Are you sitting comfortably? Then I'll tell you the story behind Persi Diaconis and Jason Fulman's paper "Foulkes characters, Eulerian idempotents and an amazing matrix", and my attempts to generalise it. It concerns how the descent set of a deck of cards changes as one shuffles.

4/20: Amy Pang, Ribbon Characters, Garcia-Reutenauer Idempotents, and a Biased Amazing Matrix?? (Part 2)

4/27: Aaron Smith, Comparison, Extension and Derangement »

Comparison is a powerful strategy for the analysis of Markov chains. To study a chain of interest, a related but simpler or more symmetric chain is analyzed completely, and the results transferred to the original chain. This theory has been developed by Diaconis, Saloff-Coste, and others for chains on the same state space. However, in many examples, a natural `symmetrized' walk takes place on a larger state space. I discuss how extensions can be used to compare walks on different state spaces, with some simple illustrations. I'll then go over a more difficult example, comparing simple random walk on derangements to a related simple random walk on permutations. This talk is a mixture of current analyses, future projects, and joint work with John Jiang.

5/4: John Jiang, Extensions and Applications of the Kac Model »
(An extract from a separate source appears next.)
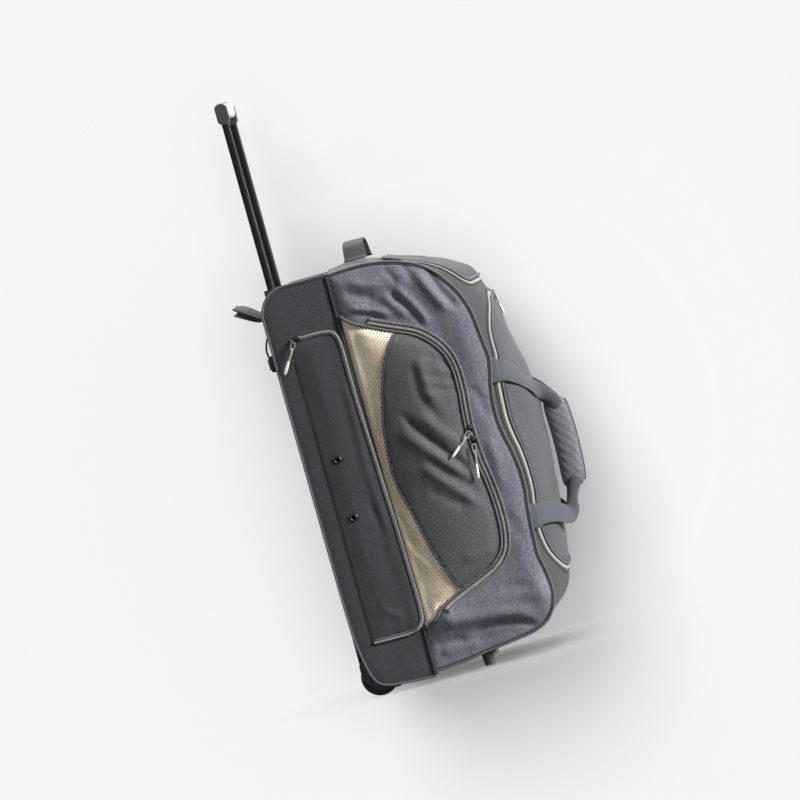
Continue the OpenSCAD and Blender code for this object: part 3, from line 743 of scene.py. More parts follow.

The original Kac random walk only prescribes conservation of energy of the particle system. If one imposes linear momentum
conservation, the system degenerates into the random transposition shuffle walk on S_n. In order to have a continuous model, one has to put the particles in higher dimensions > 1. Here I discuss some previous work on these extended models, and derive some new master equation analogous to the walk on the Lie group SO(n). A strange phenomenon occurs in dimension 2. I will also discuss a few related models arising from quantum computing. Finally if time permits, some simulation results on the Wasserstein mixing time of the original Kac walk will be presented.